**WHAT YOU WILL DO**: Your task is to write out the complete listing exactly as it is shown.

**RECORDED INFORMATION**:
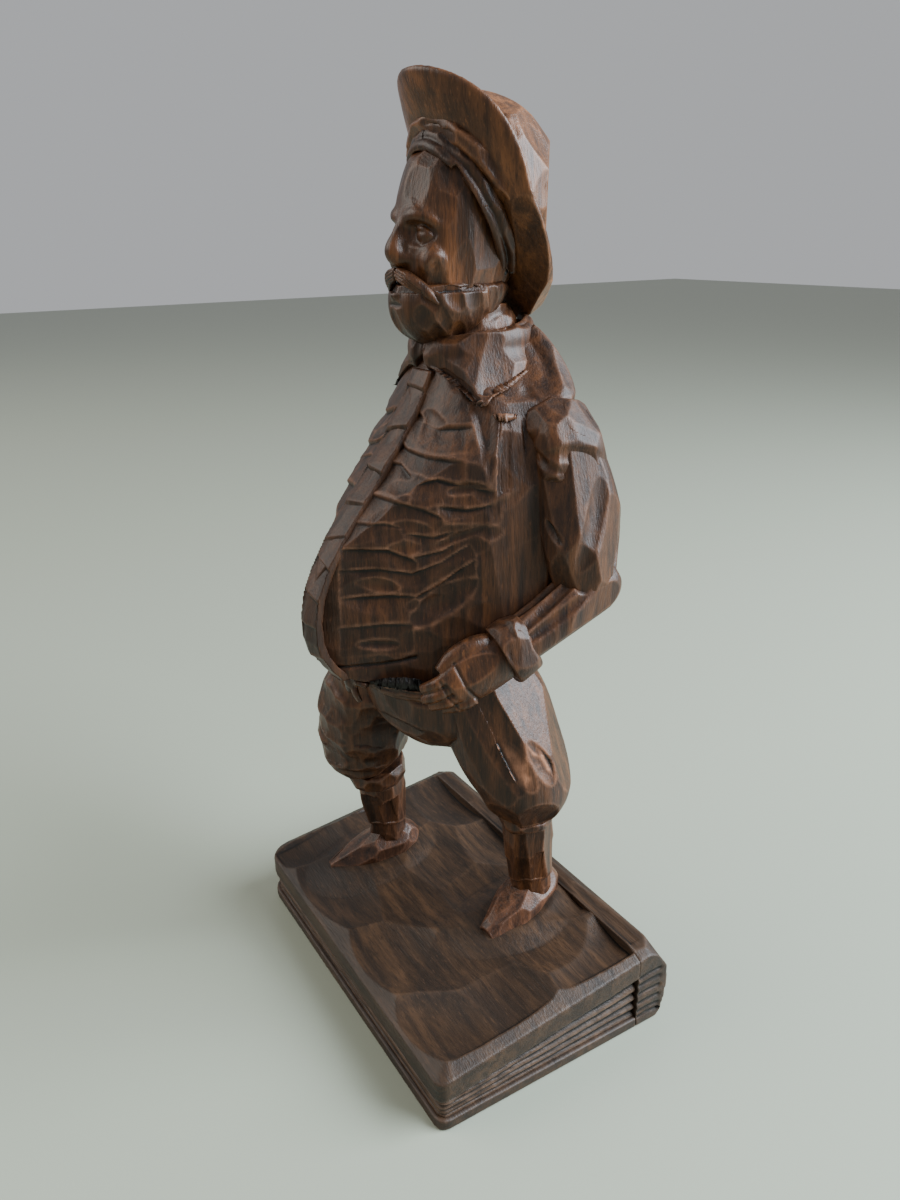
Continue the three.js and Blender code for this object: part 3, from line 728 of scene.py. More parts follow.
# ---------------------------------------------------------------- arms, all worked as left ones
def carve_shoulder(name, side):
    node = "shoulder_roll_" + name
    skin = Skin([loft(ARM["cap"], side=(0, 1, 0))], voxel=0.42, coarse=1.0, rounds=4)
    knife(skin, (24, 14, 172), (0.45, -0.45, 0.76), 0.8)
    knife(skin, (33, 22, 172), (0.72, 0.15, 0.68), 1.2)
    knife(skin, (30, 26, 168), (0.3, 0.85, 0.4), 1.2)
    knife(skin, (36, 18, 163), (0.95, -0.2, 0.1), 1.0)
    skin.whittle(6, 0.6)
    chart = limb((22, 18, 172), (30, 22, 158), 9, face=(1, -0.5, 0))
    skin.carve(chart, [scoop(2, 12, 20, 4.5, 0.9, turn=24), scoop(-7, 9, 14, 3.5, 0.9, turn=58)], worn=0.15)
    piece(node, skin, "jacket_wood", side)


def carve_upper_sleeve(name, side):
    node = "upper_sleeve_" + name
    skin = Skin([loft(ARM["upper"])], voxel=0.42, coarse=1.2, rounds=4)
    start, end, radius = (27, 20, 166), (33.5, 24, 127.5), 9.5
    middle = np.array((31, 22.5, 147))
    for degrees, height, depth in (
        (-50, 156, 2.1), (-30, 140, 1.2), (-8, 160, 1.5), (18, 150, 1.6), (42, 146, 1.7), (64, 138, 1.4),
        (-85, 146, 1.2), (95, 150, 1.3), (130, 145, 1.3), (160, 146, 1.0), (5, 131, 1.2), (-62, 131, 1.2),
    ):
        turn = math.radians(degrees)
        direction = np.array((math.cos(turn), math.sin(turn), 0.28 * (height - 146) / 14))
        spot = middle + direction * radius + (0, 0, height - middle[2])
        knife(skin, spot, direction, depth, reach=9)
    chart = limb(start, end, radius, face=(1, 0, 0))
    skin.carve(
        chart,
        [
            scoop(-1.5, 20, 25, 7.0, 1.1, turn=118, bow=-0.8),
            scoop(8.5, 31, 12, 3.6, 1.3, turn=112),
            scoop(-12, 20, 8, 2.6, 1.0, turn=58),
            scoop(16, 16, 16, 4, 1.3, turn=80),
            scoop(24, 26, 14, 4, 1.2, turn=100),
        ],
    )
    piece(node, skin, "jacket_wood", side)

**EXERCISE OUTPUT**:
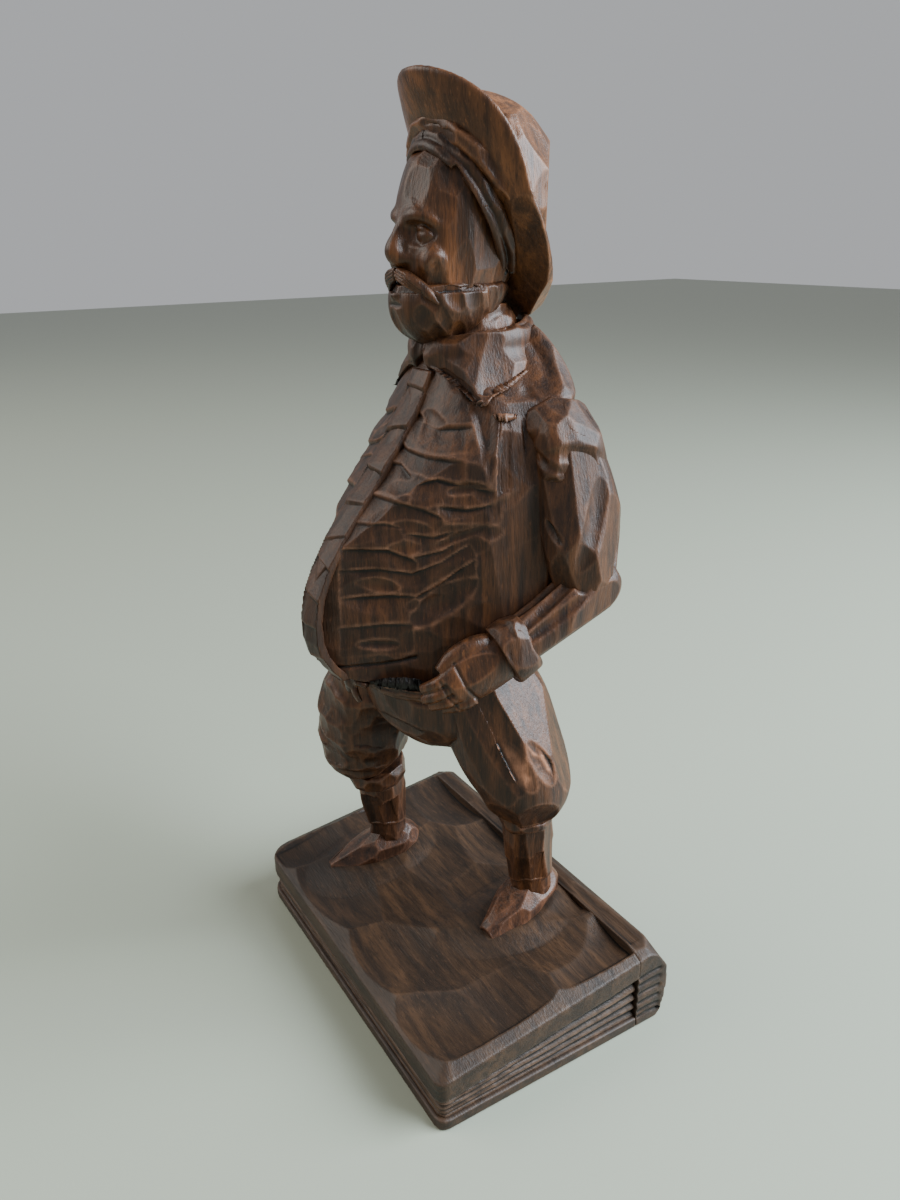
Continue the three.js and Blender code for this object: part 3, from line 728 of scene.py. More parts follow.
# ---------------------------------------------------------------- arms, all worked as left ones
def carve_shoulder(name, side):
    node = "shoulder_roll_" + name
    skin = Skin([loft(ARM["cap"], side=(0, 1, 0))], voxel=0.42, coarse=1.0, rounds=4)
    knife(skin, (24, 14, 172), (0.45, -0.45, 0.76), 0.8)
    knife(skin, (33, 22, 172), (0.72, 0.15, 0.68), 1.2)
    knife(skin, (30, 26, 168), (0.3, 0.85, 0.4), 1.2)
    knife(skin, (36, 18, 163), (0.95, -0.2, 0.1), 1.0)
    skin.whittle(6, 0.6)
    chart = limb((22, 18, 172), (30, 22, 158), 9, face=(1, -0.5, 0))
    skin.carve(chart, [scoop(2, 12, 20, 4.5, 0.9, turn=24), scoop(-7, 9, 14, 3.5, 0.9, turn=58)], worn=0.15)
    piece(node, skin, "jacket_wood", side)


def carve_upper_sleeve(name, side):
    node = "upper_sleeve_" + name
    skin = Skin([loft(ARM["upper"])], voxel=0.42, coarse=1.2, rounds=4)
    start, end, radius = (27, 20, 166), (33.5, 24, 127.5), 9.5
    middle = np.array((31, 22.5, 147))
    for degrees, height, depth in (
        (-50, 156, 2.1), (-30, 140, 1.2), (-8, 160, 1.5), (18, 150, 1.6), (42, 146, 1.7), (64, 138, 1.4),
        (-85, 146, 1.2), (95, 150, 1.3), (130, 145, 1.3), (160, 146, 1.0), (5, 131, 1.2), (-62, 131, 1.2),
    ):
        turn = math.radians(degrees)
        direction = np.array((math.cos(turn), math.sin(turn), 0.28 * (height - 146) / 14))
        spot = middle + direction * radius + (0, 0, height - middle[2])
        knife(skin, spot, direction, depth, reach=9)
    chart = limb(start, end, radius, face=(1, 0, 0))
    skin.carve(
        chart,
        [
            scoop(-1.5, 20, 25, 7.0, 1.1, turn=118, bow=-0.8),
            scoop(8.5, 31, 12, 3.6, 1.3, turn=112),
            scoop(-12, 20, 8, 2.6, 1.0, turn=58),
            scoop(16, 16, 16, 4, 1.3, turn=80),
            scoop(24, 26, 14, 4, 1.2, turn=100),
        ],
    )
    piece(node, skin, "jacket_wood", side)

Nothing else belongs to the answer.